Another reason I didn't change it was that, to appease my paternal grandfather, my parent's had called me John Maxwell. And the trouble with John was exactly the opposite: there were far too many of them in our generation - evidenced by the fact that, at an old school boy's lunch for which six of us get together once a year, there are four Johns (including me), one David and one Peter.

Anonymous said...

You will love this one, I still dunno what the flip his parents were thinking, but I swear this is real.

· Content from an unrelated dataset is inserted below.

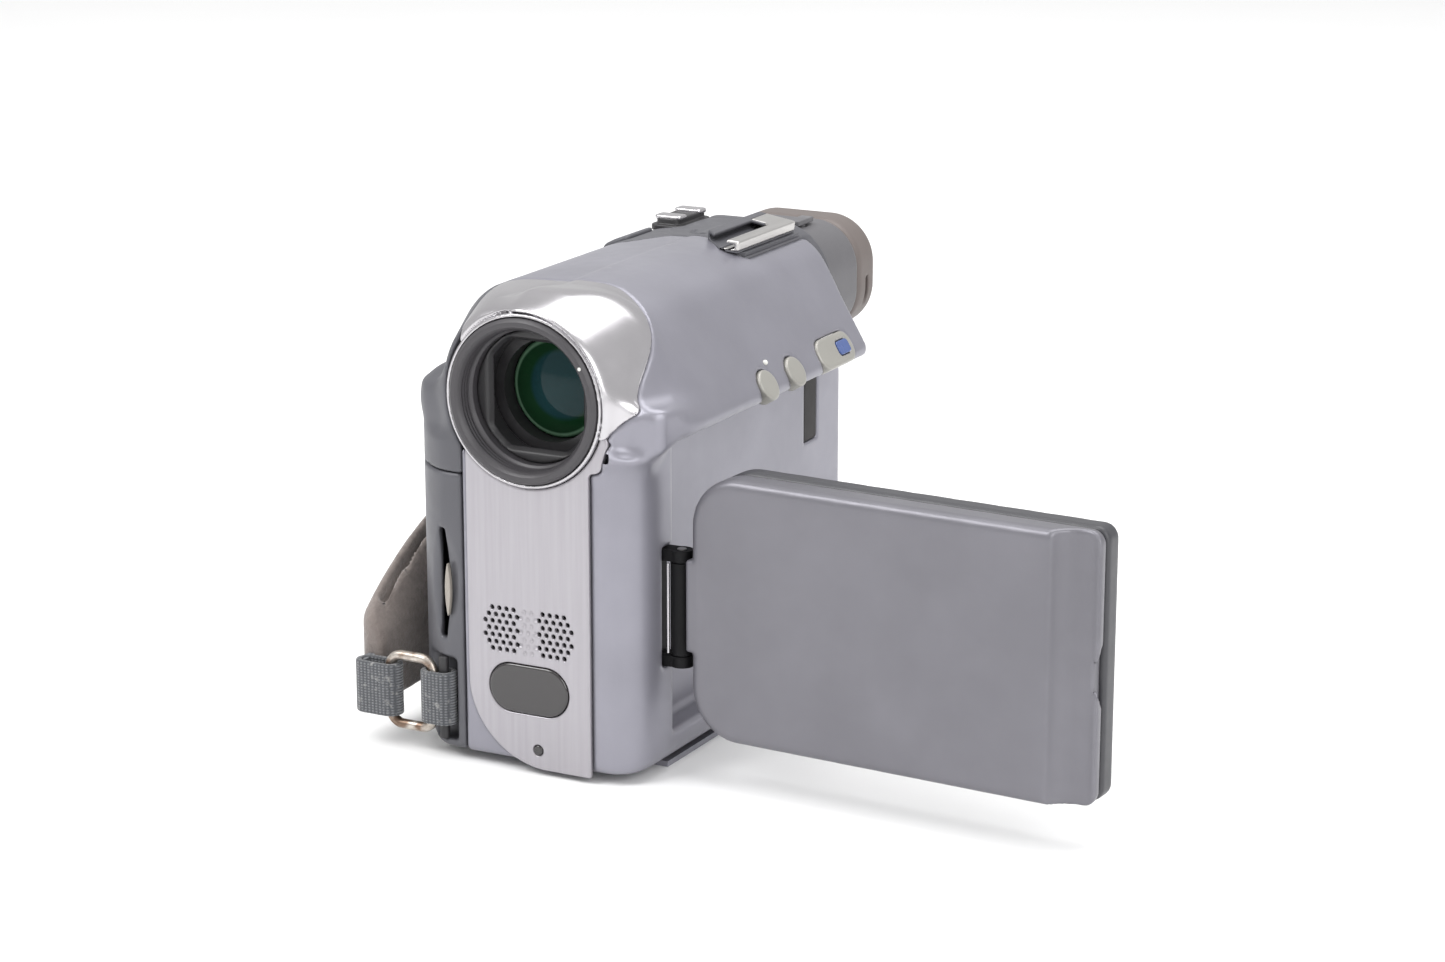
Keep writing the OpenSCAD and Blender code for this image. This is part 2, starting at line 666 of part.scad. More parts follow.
module strap_ring() color([0.75, 0.72, 0.68]) in_place() {
    for (x = [-29.5, -20.4]) translate([x, 1.2, 5]) cylinder(r = 0.9, h = 12);
    for (z = [4.6, 17.4]) translate([-30.2, 1.2, z]) rotate([0, 90, 0]) cylinder(r = 0.9, h = 10.6);
}

module strap_anchor() color(black) in_place() {
    translate([-18.2, 1.2, strap_z0]) cylinder(r = 0.9, h = strap_z1 - strap_z0);
    box([-grip_x - 1, 76.4, 27], [-grip_x, 79, 39]);
}

module body_screws() color(steel) in_place()
    for (p = [[-8, 14], [12, 14], [-8, 80], [12, 80]]) translate([p[0], p[1], 0.2]) {
        cylinder(r = 2, h = 0.9);
        cylinder(r = 1, h = 6);
    }

left_cabinet();
grip_cabinet();
front_plate();
lens_cowl();
filter_ring();
lens_mask();
front_lens();
rear_lens();
lens_barrel();
image_sensor();
microphones();
infrared_window();
recording_lamp();
top_cover();
zoom_lever();
photo_button();
shoe_plate();
accessory_shoe();
viewfinder_housing();
eyecup();
eyepiece_lens();
viewfinder_display();
diopter_lever();
rear_cover();
mode_dial();
start_stop_button();
battery();
battery_latch();
battery_terminal();
jack_cover();
backlight_button();
display_button();
easy_button();
easy_insert();
hinge_bracket();
hinge_pin();
hinge_arm();
screen_cover();
screen_bezel();
screen_glass();
screen_backlight();
screen_record_button();
screen_wide_button();
screen_tele_button();
cassette_door();
cassette_carriage();
tape_chassis();
head_drum();
supply_reel();
takeup_reel();
main_board();
speaker();
base_plate();
tripod_socket();
eject_slider();
strap_pad();
strap_webbing();
strap_ring();
strap_anchor();
body_screws();
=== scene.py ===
"""A small tape camcorder with its screen swung out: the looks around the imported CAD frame.

Shells and small parts are drawn as distance fields in millimetres, in the CAD's own layout: x to the screen
side, y counted back from the front face, z up. moulded() turns a field into a piece in the frame.
"""
import json
import math

import bmesh
import bpy
import numpy as np
from mathutils import Matrix, Vector

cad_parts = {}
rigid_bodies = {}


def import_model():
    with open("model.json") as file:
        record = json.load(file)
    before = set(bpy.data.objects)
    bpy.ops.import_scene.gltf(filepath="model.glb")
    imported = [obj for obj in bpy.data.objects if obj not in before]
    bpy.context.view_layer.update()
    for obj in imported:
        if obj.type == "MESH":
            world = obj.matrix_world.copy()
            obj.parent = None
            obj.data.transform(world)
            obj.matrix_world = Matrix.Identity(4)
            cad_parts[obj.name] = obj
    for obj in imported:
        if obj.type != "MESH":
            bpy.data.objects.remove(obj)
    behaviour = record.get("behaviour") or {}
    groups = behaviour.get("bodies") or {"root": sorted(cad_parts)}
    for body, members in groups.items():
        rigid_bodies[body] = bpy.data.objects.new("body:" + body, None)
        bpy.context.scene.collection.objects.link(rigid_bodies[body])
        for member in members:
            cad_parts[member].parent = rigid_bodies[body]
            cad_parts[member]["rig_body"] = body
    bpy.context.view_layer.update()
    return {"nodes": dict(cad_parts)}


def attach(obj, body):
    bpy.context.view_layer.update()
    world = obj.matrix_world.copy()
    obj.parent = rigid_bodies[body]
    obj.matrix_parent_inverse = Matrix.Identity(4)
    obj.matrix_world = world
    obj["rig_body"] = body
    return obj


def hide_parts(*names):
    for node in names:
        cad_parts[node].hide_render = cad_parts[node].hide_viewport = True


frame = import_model()
nodes = frame["nodes"]

MM = 0.001
BACK = 44.0              # the front face lies this far in front of the frame's origin
COARSE = 1.0

# Sizes shared by several pieces, in millimetres
LENS_Z = 67.0
SPLIT_X = -13.4
WALL = 1.6
COLUMN_X = 22.2
WING_X = 27.2
WING_Y = 80.0
CREST = (16.2, 81.1)
RECESS_X = 16.0
FINDER = (0.5, 71.3)
FINDER_SIZE = (29.0, 22.0)
DOOR_TOP = 52.3
SLOPE = math.atan2(WING_X - CREST[0], CREST[1] - 62.6)
LEAN = math.radians(3.5)
HINGE = (24.0, 11.3)
PANEL_U0, PANEL_V0 = 3.3, -2.9
PANEL_L, PANEL_H, PANEL_T = 75.2, 46.8, 10.2
PANEL_Z0 = 32 - PANEL_H / 2
COVER_T = 6.0
PITCH = 1.42              # between the microphone holes
GRILLE_Z = 25.8
WINDOW_Z = 15.4
DIAL = (-19, 40)
LEVER = (-11, 76.6)
PHOTO_KEY = (-14.4, 62)
BACKLIGHT_KEY = (39.5, 19.6)   # keys on the slanted side: along Y, and down the slope from the crest
DISPLAY_KEY = (50.5, 19.4)
EASY_KEY = (67.6, 18.9)
ROUND_KEY_R = 2.9
RING_CENTRE = (-24.95, 1.2, 11)
RING_WIRE_R = 0.9


def place(x, y, z):
    """A point of the layout, in the frame and in metres."""
    return Vector((x * MM, (y - BACK) * MM, z * MM))


# ---------------------------------------------------------------- distance fields

def smax(a, b, k=0.8):
    """The larger of two fields, with a rounded edge about k wide."""
    h = np.maximum(k - np.abs(a - b), 0) / k
    return np.maximum(a, b) + h * h * k / 4


def smin(a, b, k=0.8):
    return -smax(-a, -b, k)


def all_of(fields, k=0.8):
    result = fields[0]
    for f in fields[1:]:
        result = smax(result, f, k)
    return result


def cut(a, b, k=0.6):
    """Field a with field b taken away."""
    return smax(a, -b, k)


def elbow(u, v, ru, rv):
    """A quarter ellipse with radii ru and rv round the point where u and v are 0."""
    a = np.maximum(u, 1e-6) / ru
    b = np.maximum(v, 1e-6) / rv
    length = np.sqrt(a * a + b * b)
    return (length - 1) * length / np.sqrt((a / ru) ** 2 + (b / rv) ** 2)


def line(u, v, p, q):
    """Distance from the line p to q; the solid lies on its left."""
    length = math.hypot(q[0] - p[0], q[1] - p[1])
    return ((u - p[0]) * (q[1] - p[1]) - (v - p[1]) * (q[0] - p[0])) / length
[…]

I am Spanish and in Spain, a normal name as you all know is Juan (John), so far so good, but it turns out that it could also be a family name..which made my school mate be Juan Juan, (first name Juan, family name Juan), as if this was not enough, for some random reason, and as you may know as well, in Spain you get the first surname from your father and the second one from your mother...and guess what was the surname of the mother?? indeed Juan as well.

so this poor chap (now 40 yo) has spent most of his life explaining around that his Juan Juan Juan was not a joke but a random coincidence of parenthood stupidity (to be nice to them)...imagine being stopped at police control and being asked to tell your name, family name and second family name...chances are he ended up in jail more often that he really deserved to...

Max Atkinson said...

I did indeed love it, Anonimo!

It reminds me of a store in Leeds in the 1950s, presumably founded or owned by a someone from Wales called 'Owen Owen' - and, more recently, Boutros Boutros-Ghali, former Secretary General of the United Nations.

But 3 Juans is really pushing it beyond all reason!